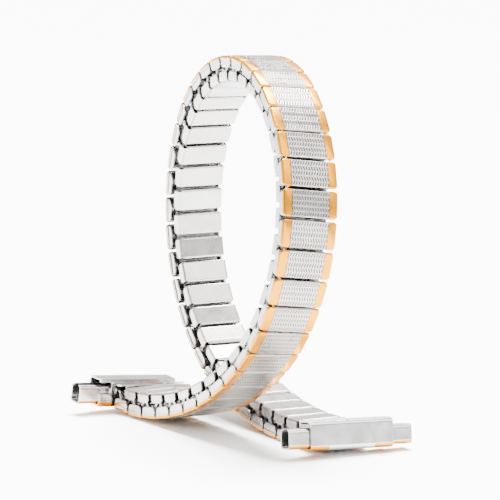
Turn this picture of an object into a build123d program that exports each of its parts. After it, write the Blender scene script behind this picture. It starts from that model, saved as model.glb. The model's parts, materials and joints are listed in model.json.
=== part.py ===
from build123d import *
import os

# A two-row expansion watch band, stood up as a loop with its two legs crossed, in millimetres.
#
# Hollow links lie in two staggered rows. Each outer link covers the joint between two inner links, and
# U-shaped bows run from link to link inside the side flaps. A leaf spring in every link presses them.
# Each piece is drawn about its own link or joint: X along the band, Y across it, and Z outwards from the
# bare face against the skin. The band is then walked from its left end, one inner link at a time.

# The band as a whole, with its pitch at the height about which its links turn
PITCH = 2.84
TURN_HEIGHT = 1.3
BAND_WIDTH = 6.0
INNER_WIDTH = 5.3
INNER_HEIGHT = 1.15
ROW_GAP = 0.15
OUTER_HEIGHT = 1.12
COVER_THICKNESS = 0.18

# How much shorter than the pitch an inner link, an outer link and a cover plate are
INNER_GAP = 0.49
OUTER_GAP = 0.14
COVER_GAP = 0.06

# How it lies: how many joints in a row turn and roll by how many degrees, from the left end
BENDS = ((5, 4.69), (4, 5.64), (4, 8.82), (10, 10.19), (10, 9.32), (4, 9.82), (4, 7.97), (3, 3.51), (4, 3.59))
ROLLS = ((1, 5.8), (23, -0.85), (14, -0.45), (4, -0.19), (5, 0.19), (1, -2.58))
START_HEADING = 11.4
START_DIP = 5.47
START_ROLL = -5.04

# Inner links in each run of the band that moves as one piece, from the left end
RUNS = (4, 5, 5, 5, 5, 5, 5, 5, 4, 4)

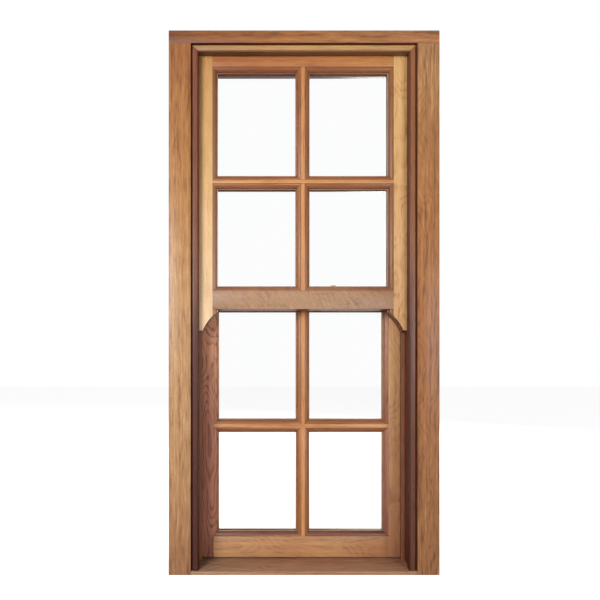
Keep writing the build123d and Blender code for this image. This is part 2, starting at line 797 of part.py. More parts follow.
def glazing_beads(y0, openings, grooved_low):
    """All beads of one sash. Panes that stand in the meeting rail's groove have none below them."""
    strips = []
    for x0, x1, z0, z1 in openings:
        in_groove = z0 == grooved_low
        for sight, out in ((x0, -1), (x1, 1)):
            strips.append(glazing_strip(y0, sight, out, z0, z1, True, (not in_groove, True)))
        strips.append(glazing_strip(y0, z1, 1, x0, x1, False, (True, True)))
        if not in_groove:
            strips.append(glazing_strip(y0, z0, -1, x0, x1, False, (True, True)))
    with BuildPart() as beads:
        for strip in strips:
            add(strip)
    return beads


def panes(y0, openings):
    hold = rebate_w - glass_edge_gap
    with BuildPart() as glass:
        for x0, x1, z0, z1 in openings:
            block(x0 - hold, x1 + hold, y0 + glass_depth, y0 + glass_depth + glass_t,
                  z0 - hold, z1 + hold)
    return glass


# Upper sash, in the outer track, with horns below its meeting rail

upper_openings = pane_openings(upper_sights, 0, upper_bar_z)
for side in (-1, 1):
    upper_stile = sash_stile(side, upper_y, horn_z, upper_top, upper_sights,
                             (upper_bottom, upper_top), upper_bar_z)
    horn_foot = (side * (sash_x - horn_flat), horn_z)
    horn_head = (side * sight_x, upper_bottom - horn_step)
    run, rise = horn_head[0] - horn_foot[0], horn_head[1] - horn_foot[1]
    chord = math.hypot(run, rise)
    belly = ((horn_foot[0] + horn_head[0]) / 2 + side * rise * horn_bulge / chord,
             (horn_foot[1] + horn_head[1]) / 2 + abs(run) * horn_bulge / chord)
    with upper_stile:
        with BuildSketch(Plane.XZ.offset(-(upper_y + sash_t))) as horn_curve:
            with BuildLine():
                ThreePointArc(horn_foot, belly, horn_head)
                Polyline(horn_head, (horn_head[0] - side * cut_over, horn_head[1]),
                         (horn_head[0] - side * cut_over, horn_z - cut_over),
                         (horn_foot[0], horn_z - cut_over), horn_foot)
            make_face()
        extrude(horn_curve.sketch, amount=sash_t, mode=Mode.SUBTRACT)
        add(upper_screws.part, mode=Mode.SUBTRACT)
    finish(upper_stile, f"upper_stile_{side_name(side)}")

upper_top_rail = sash_rail(upper_y, upper_sights[1], upper_top, 1, 0)
finish(upper_top_rail, "upper_top_rail")

upper_meeting_rail = sash_rail(upper_y, meet_z, upper_bottom, -1, 0, grooved=True)
with upper_meeting_rail:
    with BuildSketch(Plane.YZ.offset(-splay_x)) as upper_splay:
        with BuildLine():
            Polyline((upper_back, upper_bottom), (upper_back + splay_bottom - splay_gap / 2, upper_bottom),
                     (upper_back + splay_bottom - splay_gap / 2, meet_z - splay_h),
                     (upper_back + splay_top - splay_gap / 2, meet_z), (upper_back, meet_z), close=True)
        make_face()
    extrude(upper_splay.sketch, amount=2 * splay_x)
    add(upper_screws.part, mode=Mode.SUBTRACT)
finish(upper_meeting_rail, "upper_meeting_rail")

upper_bar_level, upper_bar_upright = sash_bars(upper_y, upper_sights, 0, upper_bar_z)
finish(upper_bar_level, "upper_bar_level")
finish(upper_bar_upright, "upper_bar_upright")
finish(panes(upper_y, upper_openings), "upper_panes")
finish(glazing_beads(upper_y, upper_openings, meet_z), "upper_glazing_beads")

# Lower sash, in the inner track

lower_openings = pane_openings(lower_sights, lower_bar_shift, lower_bar_z)
for side in (-1, 1):
    lower_stile = sash_stile(side, lower_y, lower_bottom, meet_z, lower_sights,
                             (lower_bottom, meet_z), lower_bar_z)
    with lower_stile:
        add(lower_screws.part, mode=Mode.SUBTRACT)
    finish(lower_stile, f"lower_stile_{side_name(side)}")

lower_bottom_rail = sash_rail(lower_y, lower_sights[0], lower_bottom, -1, lower_bar_shift)
with lower_bottom_rail:
    add(lower_screws.part, mode=Mode.SUBTRACT)
finish(lower_bottom_rail, "lower_bottom_rail")

lower_meeting_rail = sash_rail(lower_y, lower_sights[1], meet_z, 1, lower_bar_shift)
with lower_meeting_rail:
    with BuildSketch(Plane.YZ.offset(-splay_x)) as lower_splay:
        with BuildLine():
            Polyline((lower_y, meet_z), (upper_back + splay_top + splay_gap / 2, meet_z),
                     (upper_back + splay_bottom + splay_gap / 2, meet_z - splay_h),
                     (lower_y, meet_z - splay_h), close=True)
        make_face()
    extrude(lower_splay.sketch, amount=2 * splay_x)
    add(lower_screws.part, mode=Mode.SUBTRACT)
finish(lower_meeting_rail, "lower_meeting_rail")

lower_bar_level, lower_bar_upright = sash_bars(lower_y, lower_sights, lower_bar_shift, lower_bar_z)
finish(lower_bar_level, "lower_bar_level")
finish(lower_bar_upright, "lower_bar_upright")
finish(panes(lower_y, lower_openings), "lower_panes")
finish(glazing_beads(lower_y, lower_openings, None), "lower_glazing_beads")
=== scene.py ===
import bmesh
import bpy
import json
import math
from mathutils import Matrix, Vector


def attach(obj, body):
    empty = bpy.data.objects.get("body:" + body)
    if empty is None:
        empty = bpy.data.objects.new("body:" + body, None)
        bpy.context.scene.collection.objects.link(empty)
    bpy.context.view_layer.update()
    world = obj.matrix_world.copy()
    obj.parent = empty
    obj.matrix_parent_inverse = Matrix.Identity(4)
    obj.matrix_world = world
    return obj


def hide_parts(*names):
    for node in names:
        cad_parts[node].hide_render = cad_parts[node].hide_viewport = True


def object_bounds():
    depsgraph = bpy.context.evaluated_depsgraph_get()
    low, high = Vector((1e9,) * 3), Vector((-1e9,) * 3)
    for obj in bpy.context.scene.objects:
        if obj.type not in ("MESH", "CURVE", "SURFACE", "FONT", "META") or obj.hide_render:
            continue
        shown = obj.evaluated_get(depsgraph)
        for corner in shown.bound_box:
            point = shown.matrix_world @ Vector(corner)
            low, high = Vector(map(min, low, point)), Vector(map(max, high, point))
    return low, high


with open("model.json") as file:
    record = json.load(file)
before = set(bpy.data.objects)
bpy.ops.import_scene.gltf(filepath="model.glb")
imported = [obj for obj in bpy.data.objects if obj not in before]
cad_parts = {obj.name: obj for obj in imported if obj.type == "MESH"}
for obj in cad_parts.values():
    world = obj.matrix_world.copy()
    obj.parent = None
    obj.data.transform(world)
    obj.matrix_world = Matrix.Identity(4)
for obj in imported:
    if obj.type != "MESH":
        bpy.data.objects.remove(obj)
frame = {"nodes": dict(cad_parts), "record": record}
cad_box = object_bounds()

# Outer lining: three flat boards of clear-finished hardwood that face the street, the head board
# laid across the tops of the two uprights. They are planed, sanded, nailed to the box of the jambs
# and given a satin varnish, which shows the fine pores and the slow change of colour along a board.


def srgb(red, green, blue):
    """A colour as read on a screen, 0 to 255, as the linear values that a shader wants."""
    def linear(level):
        share = level / 255
        return share / 12.92 if share <= 0.04045 else ((share + 0.055) / 1.055) ** 2.4
    return linear(red), linear(green), linear(blue), 1.0


def shader_node(tree, kind, links=None, **settings):
    """A node of that kind. Its settings are properties. Its links give each socket, by its name or
    number, another node's output or a plain value."""
    made = tree.nodes.new("ShaderNode" + kind)
    for name, value in settings.items():
        setattr(made, name, value)
    for name, value in (links or {}).items():
        socket = made.inputs[name]
        if isinstance(value, bpy.types.NodeSocket):
            tree.links.new(value, socket)
        else:
            socket.default_value = value
    return made


def noise(tree, vector, stretch, detail=2.0, roughness=0.5, distortion=0.0):
    """Noise with so many features per metre across, across and along the grain."""
    placed = shader_node(tree, "Mapping", {"Vector": vector, "Scale": stretch})
    return shader_node(tree, "TexNoise", {
        "Vector": placed.outputs["Vector"], "Scale": 1.0, "Detail": detail,
        "Roughness": roughness, "Distortion": distortion}).outputs["Fac"]


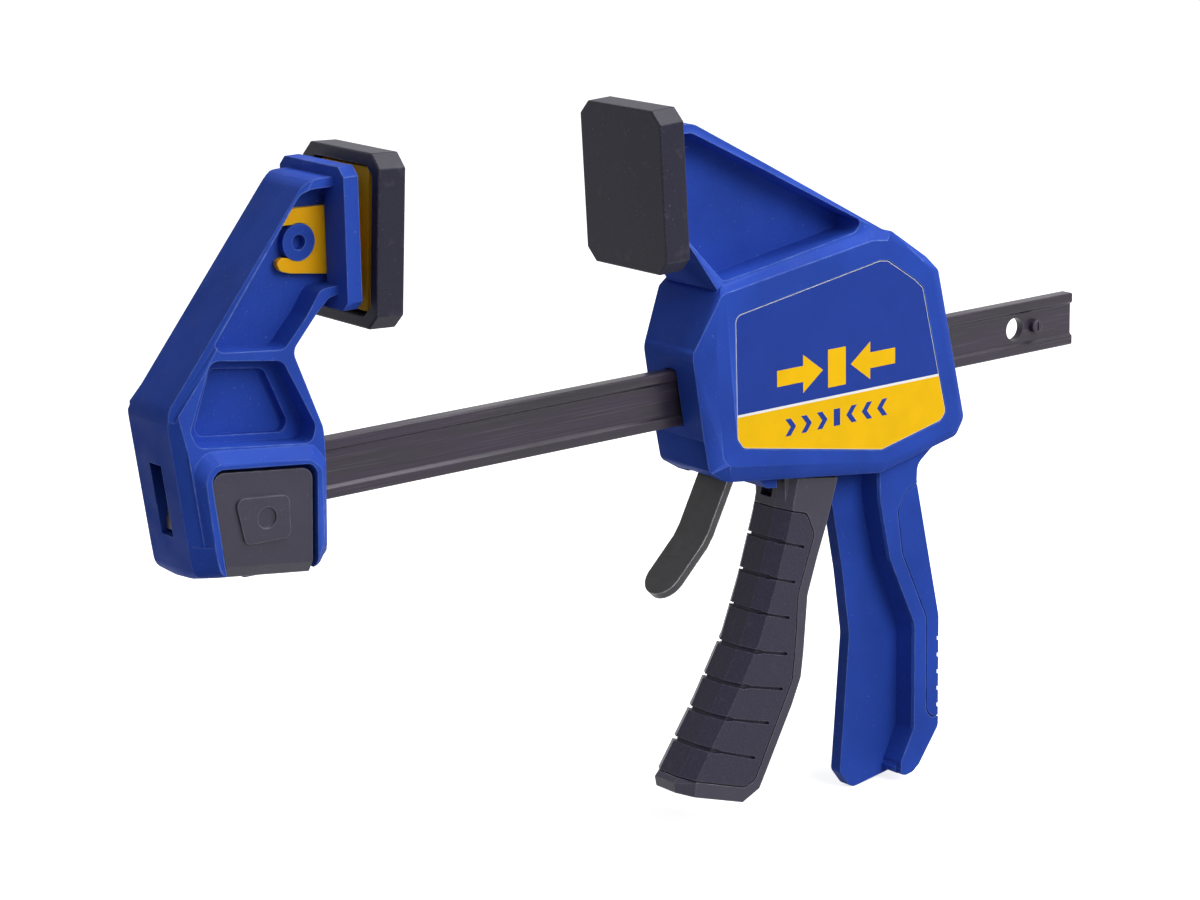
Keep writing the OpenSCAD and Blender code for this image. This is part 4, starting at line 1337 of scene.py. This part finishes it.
@dataclass
class Studio:
    """Camera, floor and lights.

    Attributes:
        frame_px: Width and height of the picture.
        focal_px: Focal length in its pixels.
        centre_px: Principal point in it.
        azimuth: Camera azimuth, degrees.
        elevation: Camera elevation, degrees.
        roll: Camera roll, degrees.
        eye: Camera place.
        aim: What the lamps point at, metres.
        lamps: Name, place in metres, side in metres and watts of each lamp.
        fill: Strength of the light from all round.
        floor_glow: What the floor adds of its own for the camera, so that it shows as white.
        floor_gap: Room under the lowest point, metres.
    """

    frame_px: tuple[int, int] = (1200, 900)
    focal_px: float = 3445.11
    centre_px: tuple[float, float] = (593.53, 446.79)
    azimuth: float = -37.72
    elevation: float = 14.17
    roll: float = -1.12
    eye: Place = (-898.9, -904.1, 276.8)
    aim: Place = (-0.17, 0, 0)
    lamps: Sequence[tuple[str, Place, float, float]] = (
        ("key", (0.1, -1.15, 0.75), 0.9, 12.1), ("top", (0.45, -0.35, 1.25), 0.65, 14.5),
        ("side", (-1.4, -0.75, 0.35), 1.2, 1))
    fill: float = 0.26
    floor_glow: float = 0.78
    floor_gap: float = 0.0002

    def camera(self) -> None:
        """Adds the camera at its measured place and angle."""
        a, e, r = (math.radians(v) for v in (self.azimuth, self.elevation, self.roll))
        back = Vector((math.sin(a) * math.cos(e), -math.cos(a) * math.cos(e), math.sin(e)))
        right = Vector((0, 0, 1)).cross(back).normalized()
        up = back.cross(right)
        right, up = (right * math.cos(r) + up * math.sin(r), up * math.cos(r) - right * math.sin(r))
        wide, tall = self.frame_px
        data = bpy.data.cameras.new("camera")
        data.sensor_width = 36
        data.lens = self.focal_px / wide * data.sensor_width
        data.shift_x = (wide / 2 - self.centre_px[0]) / wide
        data.shift_y = (self.centre_px[1] - tall / 2) / wide
        data.clip_start, data.clip_end = 0.05, 50
        camera = bpy.data.objects.new("camera", data)
        camera.matrix_world = Matrix.Translation(Vector(self.eye) * MM) @ Matrix(
            (right, up, back)).transposed().to_4x4()
        bpy.context.scene.collection.objects.link(camera)
        bpy.context.scene.camera = camera

    def two_sided(self, tree: Tree, lighting: Socket, seen: Socket, end: str) -> None:
        """Ends a tree in two shaders: one lights the clamp, the other is what is looked at.

        Args:
            tree: Node tree.
            lighting: Shader for rays that carry light.
            seen: Shader for the camera, reflections and clear material.
            end: Output node, without its prefixes.
        """
        camera, glossy, clear = (add(tree, "LightPath", out=f"Is {ray} Ray")
                                 for ray in ("Camera", "Glossy", "Transmission"))
        looked_at = add(tree, "Math", [add(tree, "Math", [camera, glossy], operation="MAXIMUM"), clear],
                        operation="MAXIMUM")
        add(tree, "Output" + end, [add(tree, "MixShader", [looked_at, lighting, seen])])

    def floor(self, level: float) -> None:
        """Lays a pale floor under the lowest point.

        Args:
            level: Height of the floor, metres.
        """
        bpy.ops.object.select_all(action="DESELECT")
        bpy.ops.mesh.primitive_plane_add(size=24, location=(0, 0, level))
        floor = bpy.context.object
        floor.name = "floor"
        paint = bpy.data.materials.new("studio_floor")
        paint.use_nodes = True
        tree = paint.node_tree
        tree.nodes.clear()
        shown = add(tree, "AddShader", [add(tree, "BsdfDiffuse", [linear("#F4F4F4")]),
                                        add(tree, "Emission", [(1, 1, 1, 1), self.floor_glow])])
        self.two_sided(tree, add(tree, "BsdfDiffuse", [linear("#8A8A8A")]), shown, "Material")
        floor.data.materials.append(paint)
        floor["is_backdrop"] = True

    def world(self) -> None:
        """Fills the shadows evenly and shows white behind the clamp."""
        world = bpy.context.scene.world = bpy.data.worlds.new("studio")
        world.use_nodes = True
        tree = world.node_tree
        tree.nodes.clear()
        fill, white = (add(tree, "Background", [(1, 1, 1, 1), power]) for power in (self.fill, 1.0))
        self.two_sided(tree, fill, white, "World")

    def build(self, lowest: float) -> None:
        """Sets up the whole studio round the clamp.

        Args:
            lowest: Height of the clamp's lowest point, metres.
        """
        self.camera()
        self.floor(lowest - self.floor_gap)
        self.world()
        for name, at, size, watts in self.lamps:
            data = bpy.data.lights.new(name, "AREA")
            data.size, data.energy = size, watts
            lamp = bpy.data.objects.new(name, data)
            turn = (Vector(self.aim) - Vector(at)).to_track_quat("-Z", "Y")
            lamp.matrix_world = Matrix.Translation(at) @ turn.to_matrix().to_4x4()
            bpy.context.scene.collection.objects.link(lamp)
        bpy.context.scene.view_settings.view_transform = "Standard"


def main() -> None:
    """Builds the clamp's sub-assemblies in order and sets up the studio."""
    logging.basicConfig(level=logging.INFO, format="%(name)s: %(message)s")
    packed = [list(v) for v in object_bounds()]
    parts: list[SubAssembly] = [BarAssembly(), FixedJawAssembly(), Pads(), HeadAssembly(), TriggerAssembly()]
    for part in parts:
        part.build()
    Studio().build(packed[0][2])
    LOG.info("%d pieces made", sum(len(p.pieces) for p in parts))


if __name__ == "__main__":
    main()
..........
- _Request_:
Proceeding from the line containing "sash_bars(lower_y, lower_sights, lower_bar_shift, lower_bar_z)" through the line containing "obj.parent = None", transcribe the lines above exactly, both end lines included.

- _Answer for this exercise_:
lower_bar_level, lower_bar_upright = sash_bars(lower_y, lower_sights, lower_bar_shift, lower_bar_z)
finish(lower_bar_level, "lower_bar_level")
finish(lower_bar_upright, "lower_bar_upright")
finish(panes(lower_y, lower_openings), "lower_panes")
finish(glazing_beads(lower_y, lower_openings, None), "lower_glazing_beads")
=== scene.py ===
import bmesh
import bpy
import json
import math
from mathutils import Matrix, Vector


def attach(obj, body):
    empty = bpy.data.objects.get("body:" + body)
    if empty is None:
        empty = bpy.data.objects.new("body:" + body, None)
        bpy.context.scene.collection.objects.link(empty)
    bpy.context.view_layer.update()
    world = obj.matrix_world.copy()
    obj.parent = empty
    obj.matrix_parent_inverse = Matrix.Identity(4)
    obj.matrix_world = world
    return obj


def hide_parts(*names):
    for node in names:
        cad_parts[node].hide_render = cad_parts[node].hide_viewport = True


def object_bounds():
    depsgraph = bpy.context.evaluated_depsgraph_get()
    low, high = Vector((1e9,) * 3), Vector((-1e9,) * 3)
    for obj in bpy.context.scene.objects:
        if obj.type not in ("MESH", "CURVE", "SURFACE", "FONT", "META") or obj.hide_render:
            continue
        shown = obj.evaluated_get(depsgraph)
        for corner in shown.bound_box:
            point = shown.matrix_world @ Vector(corner)
            low, high = Vector(map(min, low, point)), Vector(map(max, high, point))
    return low, high


with open("model.json") as file:
    record = json.load(file)
before = set(bpy.data.objects)
bpy.ops.import_scene.gltf(filepath="model.glb")
imported = [obj for obj in bpy.data.objects if obj not in before]
cad_parts = {obj.name: obj for obj in imported if obj.type == "MESH"}
for obj in cad_parts.values():
    world = obj.matrix_world.copy()
    obj.parent = None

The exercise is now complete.